He wasn't wrong! So we bounced a few questions Jason's way about forecasting snow storms, the feedback forecasters get when they're wrong, and whether meteorologists talk smack...
So, what happened to the Icy, Snowy Apocalypse that we were promised today?
We promise one thing from the NewsChannel 13 First Warning Weather Center every day: we will pull our hair out, pour over models and their respective runs, talk to each other on the phone/via email several times a day, look at past storm situations, take coffee intravenously... whatever it takes to put the best forecast out there. If that sounds corny, I apologize, but it is true.
Look at it from another angle... masochists aside, nobody wants or intends to be wrong. Why in the world would anyone put an 'off' forecast out there in front of tens of thousands of people? Short answer is they wouldn't.
The words "Icy, Snowy Apocalypse" were never uttered from 715 North Pearl Street. We did, however, forecast a sizeable early spring snowstorm that did not materialize for us. At the 11th hour (and to our forecasting horror), the storm took a jog to the east. Forecasters in northern and eastern New England are on the receiving end of that, so they're getting blistered as well I'm sure.
These types of coastal storms always seem to be causing surprises. How difficult are they to forecast -- and if they are difficult, why?
Not that this is any kind of excuse but they are difficult to forecast, more so than any other weather feature our area sees. A little shift in one direction or another makes a huge difference most times with these storms, especially this time of year when cold air is harder to come by.
This last episode is a perfect example: we look for consistency in each model from run to run (models update 2-4 or more times per day, depending on the model) and more importantly, we look for consistency between the models. The more consistency, the more confident we are in that facet of our forecast. Wednesday night, there was harmony with the models with respect to storm track and liquid amounts for snow. That held for Paul's forecast yesterday morning, as well.
Then... yesterday afternoon, it was like the models in their new runs all said, "Oh, yeah, I forgot to account for X in the atmosphere. Let's move this SOB farther east."
All we can do at that point is change our forecast and let everyone know about the changes as best as we can, then wait for the darts to start flying. That's what we did. The darts are still flying by the way, more on that below.
Do weather people get excited for big storms? Because you guys always seem a little more stoked when big snowfall numbers are in the forecast.
Not just yes, but hell yes. As a viewer, that's what you want to see for sure. We are not in the hype business here but when things get going, we're ready to roll.
Do forecasters keep track of their "batting averages"? You know, formally or informally -- if only so they can talk smack to each other ("Did you see how George totally whiffed on that coastal low!?!")
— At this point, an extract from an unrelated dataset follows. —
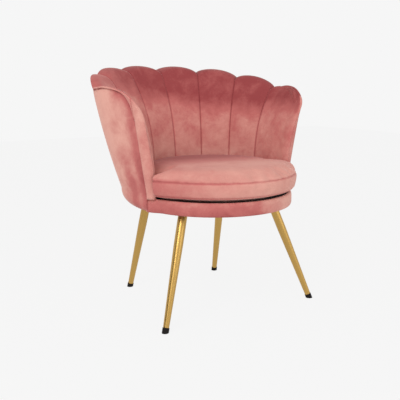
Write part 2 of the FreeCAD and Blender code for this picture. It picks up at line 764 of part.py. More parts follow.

Everybody has their own way of tracking forecasts. That helps to mitigate future forecasting mishaps, among other things. The forecasters at Weather Service offices get evaluated (graded) on their performance.
No smack talking here (only when it comes to forecasting... we talk smack about other stuff), as our big forecasting events from severe weather to winter storms are a group effort.
We don't pay attention to "the other guys" and they probably don't care what we have to say either. That's not personal or a bad thing; it exudes confidence all the way around.
You had mentioned on Twitter that you've heard some pretty harsh stuff from people when a forecast is wrong -- what's some of the worst (and/or funniest) things you've heard?
I am writing a book on this, as a matter of fact. I compiled stories and email exchanges from meteorologists and forecasters/weather anchors from the top 50 television markets around the country, along with many of my own. I am curious to see if it will be of interest to the public (let me know, folks!).
I think most people would be absolutely shocked at some of the stuff we get thrown our way. The most common thing is that we're "always wrong", which is just goofy. Fact is, people are only remembering when forecasts go awry. We had a lot more good forecasts this winter than bad. It's all good, though. You have to have thick skin or you'll not make it in this business.
We also get a lot of emails and calls when we run those severe weather crawls along the bottom of TV screens. People only want to be warned for their areas, which I understand, but technology does not allow us to pick and choose whose televisions receive crawls. As a station, it is our moral and ethical obligation to warn our viewers of dangerous weather and the FCC demands we do as well.
Does the public have unrealistic expectations for weather forecasts?
I wouldn't say it's unrealistic to expect a spot-on weather forecast. As a viewer and as a meteorologist, I expect it. Sometimes though (again, a lot less than some folks think) it just doesn't work out that way. It doesn't mean we're stupid or incompetent or not trying, it means that there is more research to be done to improve forecasting. That research will continue for a long, long time to come.
This interview was conducted via email. It's been lightly edited.